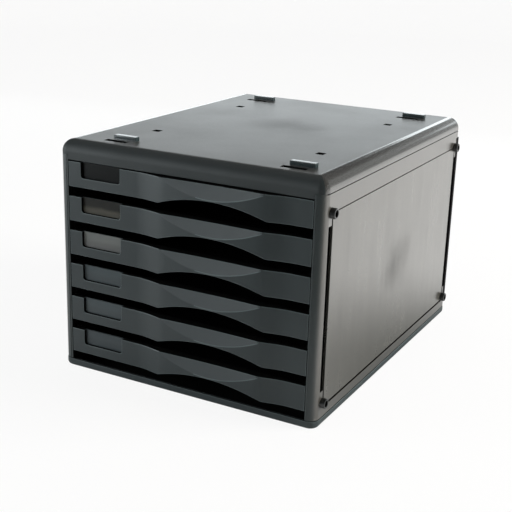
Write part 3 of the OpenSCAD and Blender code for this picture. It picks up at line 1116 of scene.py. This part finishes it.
@dataclass
class TopCover(Part):
    """The crowned cover with its lip, slots, square holes and stacking lugs."""

    edge_r: float = 12.5
    lip_join: float = 2.0
    hollow_drop: float = 6.0
    slot_x: float = 97.0
    slot_size: Pair = (25.0, 7.0)
    slot_rows: tuple[Pair, Pair] = ((5.0, -162.0), (-1.0, 137.5))
    hole_x: float = 93.0
    hole_size: Pair = (8.0, 8.0)
    hole_rows: tuple[Pair, Pair] = ((3.5, -94.5), (0.0, 86.0))
    opening_cut: Pair = (-6.0, 3.0)
    lug_size: Point = (26.0, 6.6, 4.0)
    lug_shift: float = 4.0
    lug_back: float = 8.1
    lug_sunk: float = 1.0

    def build(self) -> None:
        """Makes the cover and its lugs."""
        s = self.sizes
        profile = edge_profile(s.top_z - s.seam_z, self.edge_r)
        cover = crowned_block("top_cover_shell", s.plan(), profile, s.seam_z)
        corner = (s.open_x, s.front_y + s.wall, s.seam_z + self.lip_join)
        carve(cover, [box("lip", (-s.open_x, s.front_y, s.open_top), corner)], join=True)
        self.painted(cover, Finish.TOP)
        carve(cover, [self._hollow(), *self._openings()])
        low, high = s.seam_z - s.seam_past, s.seam_z + s.seam_gap / 2
        carve(cover, [self.seam(low, high, front=False)])
        tidy_mesh(cover.data)
        soften(cover, width=0.45)
        paint_where(cover, self.paints.of(Finish.ROUNDING), self._on_rounding)
        place(cover, "housing", "housing_top", "top_cover")
        self._lugs()

    def _on_rounding(self, face: Face) -> bool:
        """Whether a face lies on the round edge along the left or right.

        Args:
            face: The face.

        Returns:
            True where it does.
        """
        s, x = self.sizes, abs(face.center.x) / MM
        edge = x > s.side_x - self.edge_r and not s.is_sunk(face, self.edge_r)
        outward = abs(face.normal.x) > abs(face.normal.y)
        return edge and outward and face.center.z > s.seam_z * MM

    def _hollow(self) -> Object:
        """The space inside the shell, whose faces carry painted shade.

        Returns:
            Its cutter.
        """
        s, drop = self.sizes, self.hollow_drop
        height = s.top_z - s.seam_z + drop - s.wall
        profile = edge_profile(height, self.edge_r - s.wall, steps=8)
        inner = crowned_block("hollow", s.plan(-s.wall), profile, s.seam_z - drop)
        # Painted shade on the inside, seen through the slots and holes.
        return self.painted(inner, Finish.PAINTED_SHADE)

    def _openings(self) -> list[Object]:
        """The slots and the square holes, whose walls carry painted shade.

        Returns:
            Their cutters.
        """
        low, high = (self.sizes.top_z + cut for cut in self.opening_cut)
        spots = [(self.slot_x, row, self.slot_size) for row in self.slot_rows]
        spots += [(self.hole_x, row, self.hole_size) for row in self.hole_rows]
        cutters = []
        for sx in (-1, 1):
            for apart, (shift, y), (w, d) in spots:
                x = sx * apart + shift
                near, far = (x - w / 2, y - d / 2, low), (x + w / 2, y + d / 2, high)
                # Painted shade on the walls of the slots and holes.
                cutters.append(self.painted(box("opening", near, far), Finish.PAINTED_SHADE))
        return cutters

    def _lugs(self) -> None:
        """The four lugs, set out by a geometry tree."""
        (w, d, h), sunk = self.lug_size, self.lug_sunk
        (shift_f, slot_f), (shift_b, slot_b) = self.slot_rows
        front, back = (y + self.lug_back + d / 2 for y in (slot_f, slot_b))
        lengths = {
            "Width": w,
            "Depth": d,
            "Height": h + sunk,
            "Apart X": 2 * self.slot_x,
            "Apart Y": back - front,
            "Middle X": self.lug_shift + (shift_f + shift_b) / 2,
            "Middle Y": (back + front) / 2,
            "Level": self.sizes.top_z + (h - sunk) / 2,
        }
        lean = (shift_b - shift_f) / (back - front)
        form = Form("stacking_lugs", {**metres(lengths), "Lean": lean})
        at = form.at
        size = form.vector(at["Width"], at["Depth"], at["Height"])
        block = form.node("GeometryNodeMeshCube", {"Size": size})["Mesh"]
        across = at["Middle X"] + at["Lean"] * form.here()[1]
        shift = form.vector(across, at["Middle Y"], at["Level"])
        spots = form.moved(form.grid(at["Apart X"], at["Apart Y"]), offset=shift)
        form.end(form.set_out(block, spots))
        piece = form.run("stacking_lugs", self.paints.of(Finish.LUG))
        soften(piece, width=0.5)
        place(piece, "housing", "housing_top")


@dataclass
class Base(Part):
    """The base tray, which the housing stands on."""

    def build(self) -> None:
        """Makes the base."""
        s = self.sizes
        piece = self.painted(copied("base_tray", "base_tray_shell"), Finish.BASE)
        low, high = s.base_top - s.seam_gap / 2, s.base_top + s.seam_past
        carve(piece, [self.seam(low, high)])
        tidy_mesh(piece.data)
        # Painted highlight: the base's edge roundings take the lighter edge colour.
        soften(piece, width=0.35, edge=self.paints.of(Finish.EDGE))
        # Painted shade on the sunk upward faces inside the base, seen through the low gap.
        black = self.paints.of(Finish.PAINTED_SHADE)
        paint_where(piece, black, lambda f: f.normal.z > UPWARD and s.is_sunk(f))
        place(piece, "housing", "housing_front", "base_tray")


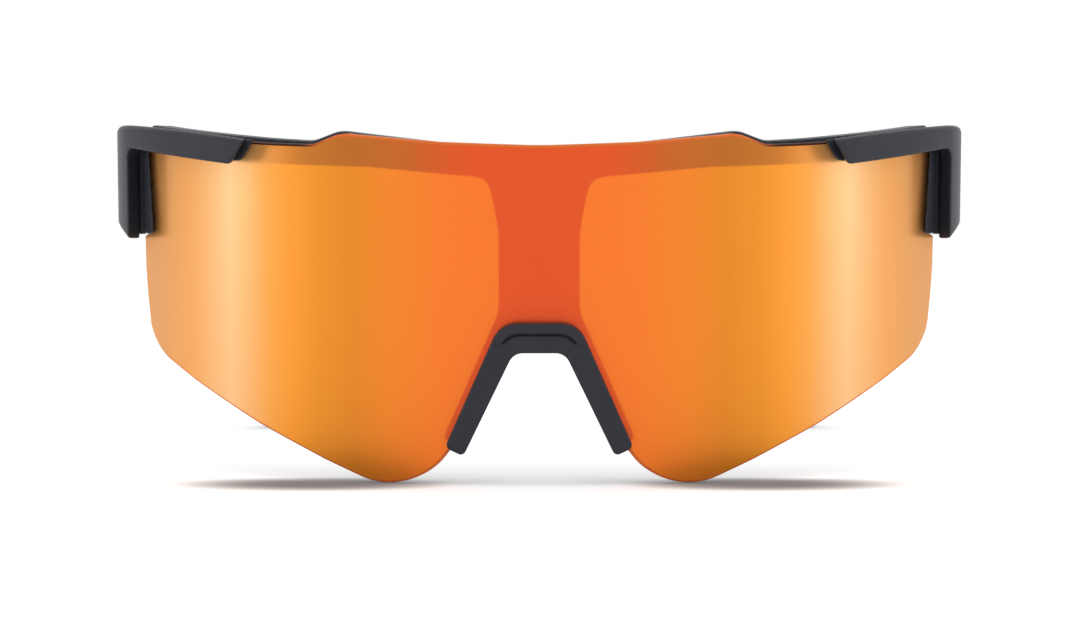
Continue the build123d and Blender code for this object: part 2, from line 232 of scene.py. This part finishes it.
def mirror_coat():
    """Orange mirror that turns yellower towards the sides, with a painted highlight band near each side and a
    painted darker T where the black frame behind it would block light shining through.
    """
    finish = Finish("orange_mirror_coat")
    across, height = on_the_front(finish)
    # the ramp holds the coat's tints and a painted highlight band
    stops = [(x / RAMP_SPAN, colour) for x, colour in COAT_TINTS_AND_PAINTED_HIGHLIGHT]
    colour = finish.node("ShaderNodeValToRGB", {"stops": stops}, {0: across * (1 / RAMP_SPAN)})
    # painted shade of the black frame behind the lens, as a darker T
    shade = finish.blend(across.rise(9, 24), rgba(T_PAINTED_SHADES[0]), rgba(T_PAINTED_SHADES[1]))
    behind = finish.blend(1.0, colour, shade, "MULTIPLY")
    shaded = finish.blend(painted_frame_shade(across, height), colour, behind)
    darker_foot = finish.grey(height.rise(-8, 10, 0.72, 0.86))
    smear = finish.grain(9 * MM)
    return finish.surface(
        Base_Color=finish.blend(1.0, shaded, darker_foot, "MULTIPLY"),
        Metallic=0.5,
        Roughness=smear * 0.06 + 0.26,
        Specular_IOR_Level=0.0,
        Coat_Weight=0.15,
        Coat_Roughness=0.06,
    )


def lens_inside(settings):
    """Smoke-tinted polycarbonate, polished."""
    finish = Finish("smoke_tint_inside")
    cloud = finish.grain(14 * MM)
    return finish.surface(
        Base_Color=finish.blend(cloud, rgba(settings.inside), rgba(settings.inside, 0.8)),
        Roughness=cloud.rise(0.3, 0.7, 0.12, 0.17),
        Specular_IOR_Level=0.8,
    )


def lens_rim(settings):
    """The lens's edge: clear orange, with painted shade that darkens it where the frame's lip lies over it.
    """
    finish = Finish("polished_lens_rim")
    across, height = on_the_front(finish)
    painted_lip_shade = height.rise(53.5, 54.5) * across.rise(34, 40)
    return finish.surface(
        Base_Color=finish.blend(painted_lip_shade, rgba(settings.rim), rgba(settings.rim, 0.06)),
        Roughness=finish.grain(14 * MM).rise(0.3, 0.7, 0.4, 0.45),
        Specular_IOR_Level=0.1,
    )


def moulded(name, settings, grain_size=0.25, grain_depth=0.006):
    """Satin moulded plastic or rubber with a fine grain, whose size and depth are in mm."""
    finish = Finish(name)
    patches = finish.grain(6 * MM)
    fine = finish.grain(grain_size * MM, detail=3.0)
    return finish.surface(
        Base_Color=finish.blend(patches, rgba(settings.colour, 0.9), rgba(settings.colour, 1.15)),
        Roughness=fine.rise(0.2, 0.8, settings.roughness - 0.05, settings.roughness + 0.06),
        Specular_IOR_Level=0.14,
        Normal=finish.relief(fine, grain_depth * MM),
    )


def rubber(name, settings):
    return moulded(name, settings, grain_size=0.4, grain_depth=0.02)


def brushed_steel(name, settings, stretch):
    """Steel with fine scratches, drawn out along the axis where stretch is large."""
    finish = Finish(name)
    scratches = finish.grain(0.06 * MM, stretch=stretch)
    return finish.surface(
        Base_Color=finish.blend(scratches, rgba(settings.colour, 0.82), rgba(settings.colour)),
        Metallic=1.0,
        Roughness=scratches.rise(0.2, 0.8, settings.roughness - 0.06, settings.roughness + 0.1),
        Normal=finish.relief(scratches, 0.002 * MM),
    )


# ------------------------------------------------------------------ the lens
def rounded_half(outline):
    """One flat face in the X-Z plane from an outline in mm whose points carry a corner radius."""
    mesh = bmesh.new()
    corners = [mesh.verts.new((x * MM, 0, z * MM)) for x, z, _ in outline]
    mesh.faces.new(corners)
    for corner, (_, _, radius) in zip(corners, outline):
        if radius:
            ways = [edge.other_vert(corner).co - corner.co for edge in corner.link_edges]
            turn = pi - ways[0].angle(ways[1])
            bmesh.ops.bevel(
                mesh, geom=[corner], offset=radius * MM * tan(turn / 2), offset_type="OFFSET",
                segments=max(2, int(turn * ARC_STEPS)), profile=0.5, affect="VERTICES", material=-1,
            )
    return mesh


def flat_lens():
    """The lens's whole outline as one flat face."""
    mesh = rounded_half(LENS_OUTLINE)
    bmesh.ops.mirror(mesh, geom=[*mesh.verts, *mesh.edges, *mesh.faces], axis="X", merge_dist=MERGE)
    bmesh.ops.remove_doubles(mesh, verts=mesh.verts, dist=0.03 * MM)
    middle = [edge for edge in mesh.edges if len(edge.link_faces) == 2]
    bmesh.ops.dissolve_edges(mesh, edges=middle, use_verts=True)
    return mesh


def cut_into_strips(mesh, settings):
    """Cuts the face into upright strips. A cut steps clear of the outline's corners, or is left out."""
    widest = max(vert.co.x for vert in mesh.verts)
    strips = int(2 * widest / settings.strip_width)
    corners = [vert.co.x for vert in mesh.verts]
    for index in range(1, strips):
        planned = widest * (2 * index / strips - 1)
        for step in range(settings.cut_tries):
            cut = planned + copysign(step * settings.cut_clearance, planned)
            if min(abs(corner - cut) for corner in corners) >= settings.cut_clearance:
                bmesh.ops.bisect_plane(
                    mesh, geom=[*mesh.verts, *mesh.edges, *mesh.faces], dist=MERGE,
                    plane_co=(cut, 0, 0), plane_no=(1, 0, 0),
                )
                break


def add_thickness(lens, settings):
    """Gives the bent sheet its wall, with other materials inside and round the chamfered rim."""
    wall = lens.modifiers.new("wall", "SOLIDIFY")
    wall.thickness = settings.thickness
    wall.offset = -1
    wall.use_even_offset = True
    wall.material_offset = 1
    wall.material_offset_rim = 2
    rim = lens.modifiers.new("rim", "BEVEL")
    rim.width = settings.rim_width
    rim.segments = 2
    rim.limit_method = "ANGLE"
    rim.angle_limit = radians(50)
    rim.use_clamp_overlap = False
    rim.harden_normals = True
    rim.material = 2


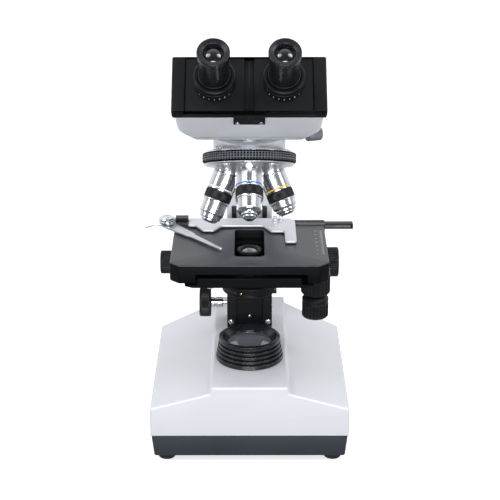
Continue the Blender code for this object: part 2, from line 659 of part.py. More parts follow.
def make_controls(handle, y_handle, x_handle):
    """The two coaxial knobs under the right side of the plate, on their column."""
    top = SKIRT_BOTTOM - GAP
    shaft = 2.5 * MM
    y_top, y_low = SKIRT_BOTTOM - 13 * MM, SKIRT_BOTTOM - 39 * MM
    x_top, x_low = y_low - 1.8 * MM, y_low - 22.8 * MM
    post = CONTROL_X - LOWER_FLANGE_HALF_WIDTH - GAP
    column = [(0, top), (post, top), (post, y_top + GAP), (shaft, y_top + GAP), (shaft, x_low + 4 * MM)]
    turned("stage_control_column", column + [(0, x_low + 4 * MM)], BLACK, handle,
           (CONTROL_X, CONTROL_Y, 0))
    bore = shaft + GAP
    radius = Y_KNOB_RADIUS
    knob = [(bore, y_top), (radius - MM, y_top), (radius, y_top - MM), (radius, y_low + 3 * MM)]
    knob += [(radius - 2.2 * MM, y_low), (bore, y_low)]
    turned("stage_y_knob", knob, BLACK, y_handle)
    radius = X_KNOB_RADIUS
    knob = [(bore, x_top), (radius - 2.5 * MM, x_top), (radius, x_top - 2 * MM), (radius, x_low + MM)]
    knob += [(radius - MM, x_low), (0, x_low), (0, x_low + 3.5 * MM), (bore, x_low + 3.5 * MM)]
    turned("stage_x_knob", knob, BLACK, x_handle)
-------
Emit an exact copy of the lines spanning the start of the records to the line containing "lug_sunk: float = 1.0", inclusive, and no other output.

## EXERCISE SOLUTION:
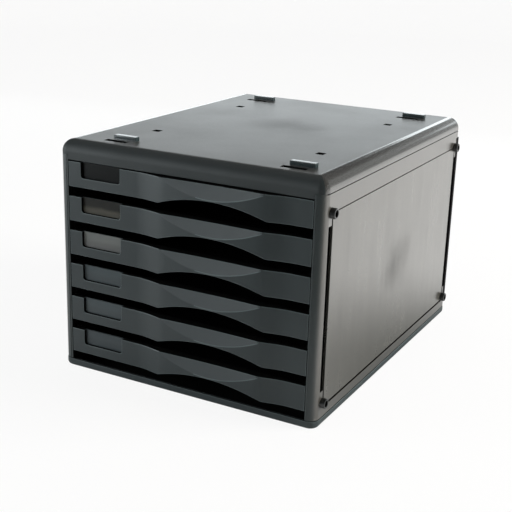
Write part 3 of the OpenSCAD and Blender code for this picture. It picks up at line 1116 of scene.py. This part finishes it.
@dataclass
class TopCover(Part):
    """The crowned cover with its lip, slots, square holes and stacking lugs."""

    edge_r: float = 12.5
    lip_join: float = 2.0
    hollow_drop: float = 6.0
    slot_x: float = 97.0
    slot_size: Pair = (25.0, 7.0)
    slot_rows: tuple[Pair, Pair] = ((5.0, -162.0), (-1.0, 137.5))
    hole_x: float = 93.0
    hole_size: Pair = (8.0, 8.0)
    hole_rows: tuple[Pair, Pair] = ((3.5, -94.5), (0.0, 86.0))
    opening_cut: Pair = (-6.0, 3.0)
    lug_size: Point = (26.0, 6.6, 4.0)
    lug_shift: float = 4.0
    lug_back: float = 8.1
    lug_sunk: float = 1.0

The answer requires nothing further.